### Problem details
Identify the lines that include the word "made", then copy all of them.

### Stored data
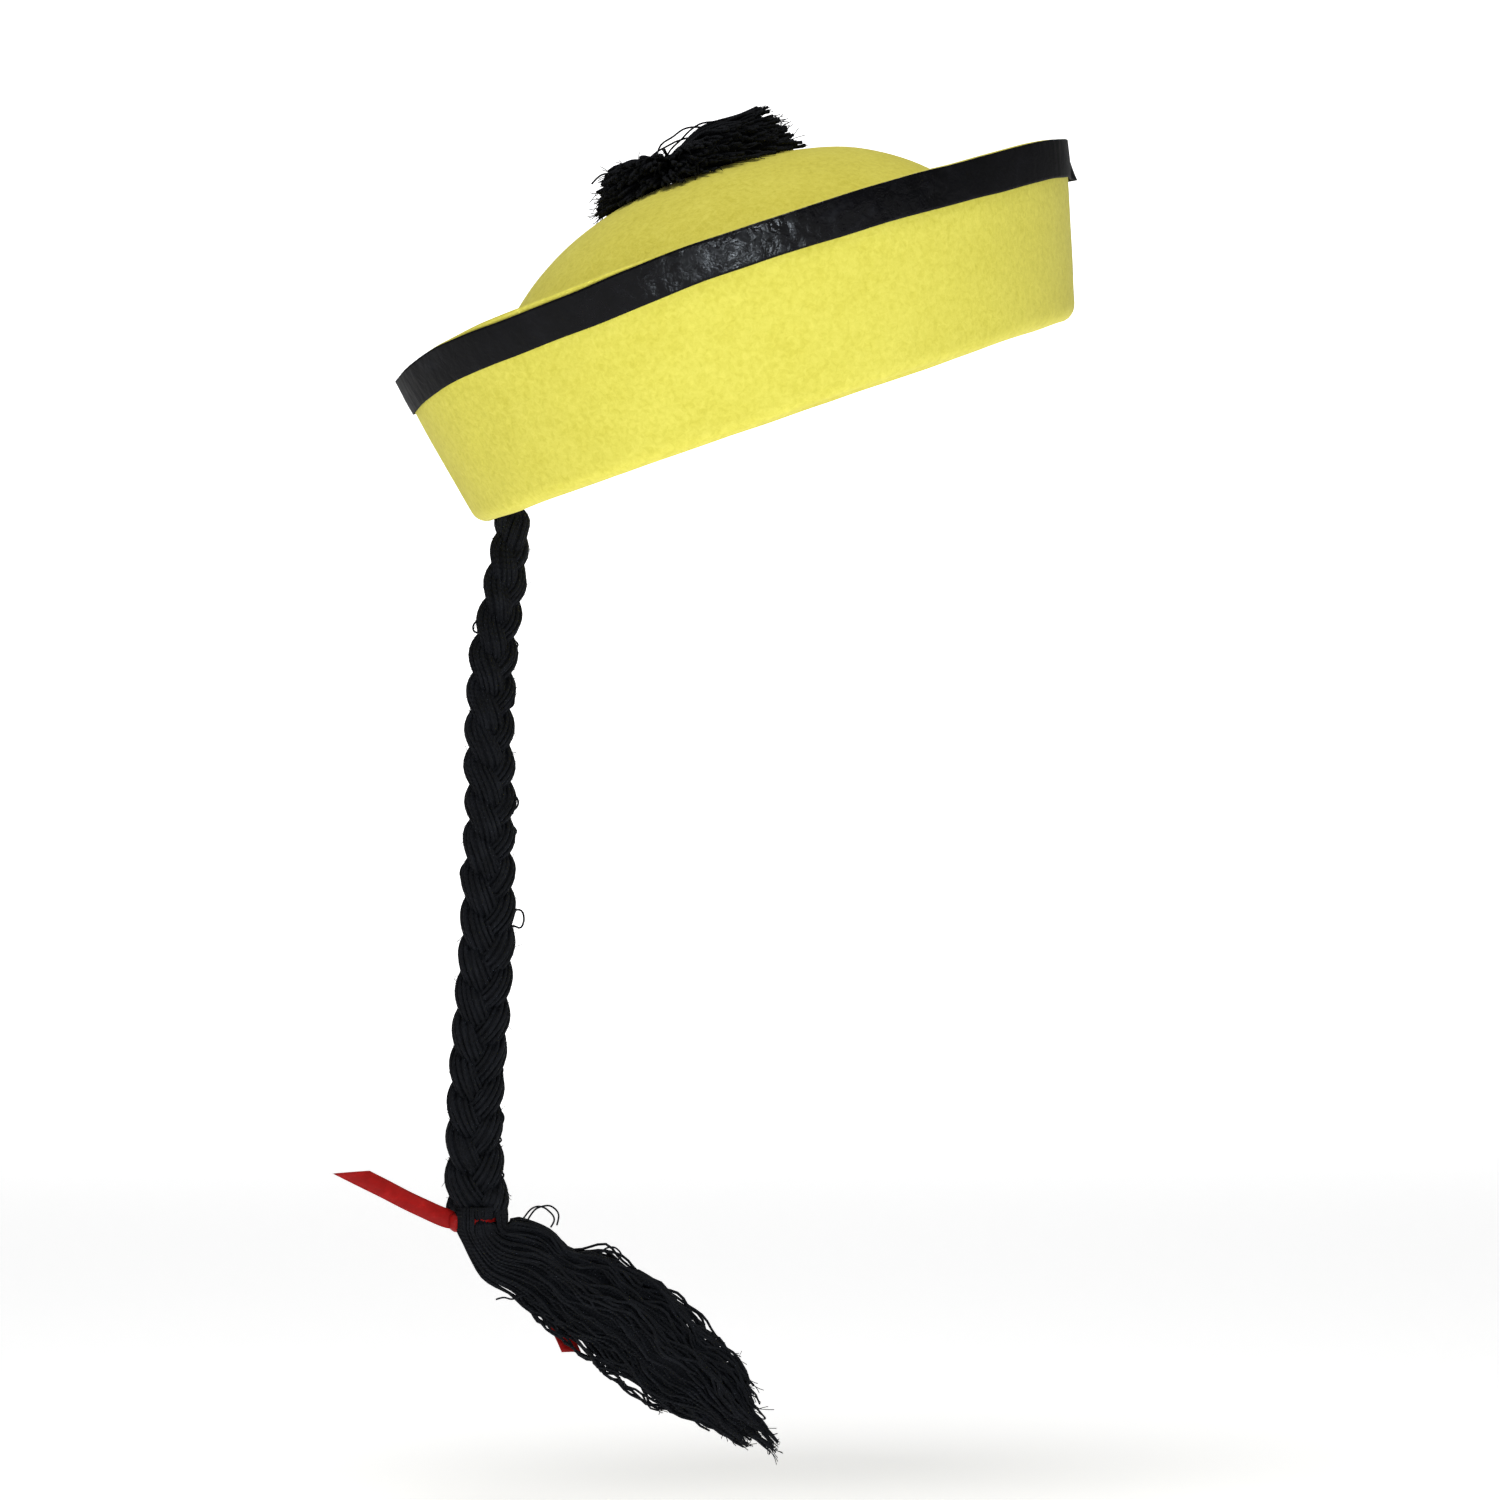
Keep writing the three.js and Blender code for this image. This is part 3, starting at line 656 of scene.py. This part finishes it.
def tape_object():
    """The satin tape: puckered along its stitching, its overlapped end lifting at the front."""
    across = TAPE_STEPS["across"]
    angle = around(TAPE_STEPS["round"])
    top = cuff_length(angle) - tape_drop(angle)
    signed = (np.degrees(angle) + 180) % 360 - 180
    front = np.exp(-((signed / TAPE_END["spread"]) ** 2))
    down_shares = np.arange(across) / (across - 1)
    shares = np.concatenate([down_shares, down_shares[::-1]])
    rows = []
    for k, share in enumerate(shares):
        lift = TAPE_GAP + TAPE_BOW * math.sin(math.pi * share)
        lift = lift + TAPE_END["lift"] * front * share ** TAPE_END["curve"]
        thickness = TAPE_THICKNESS if k < across else 0
        rows.append(place(cuff_point(angle, top - TAPE_WIDTH * share, lift + thickness), angle))
    points = np.array(rows)
    points += felt_wander(points)
    outwards = unit(np.column_stack([np.cos(angle), np.sin(angle), np.zeros(len(angle))]))
    for k, share in enumerate(shares):
        height = TAPE_PUFF + sum(
            size * np.array([noise.noise(Vector((a * along, share * cross, seed))) for a in angle])
            for along, cross, seed, size in TAPE_WAVES
        )
        points[k] += outwards * np.maximum(height, 0)[:, None]
    patch = Patch()
    patch.grid(worn(points.transpose(1, 0, 2)), loop=True)
    made = patch.object("rim_tape", SATIN_BLACK)
    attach(made, "root")
    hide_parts("brim_tape")


# Yarn pieces

def yarn_wave(t):
    """A slow sideways wave of a yarn, that grows towards its end."""
    return np.sin(t * rng.uniform(5, 11) + rng.uniform(0, 6.3)) * t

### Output
    made = patch.object("rim_tape", SATIN_BLACK)
    attach(made, "root")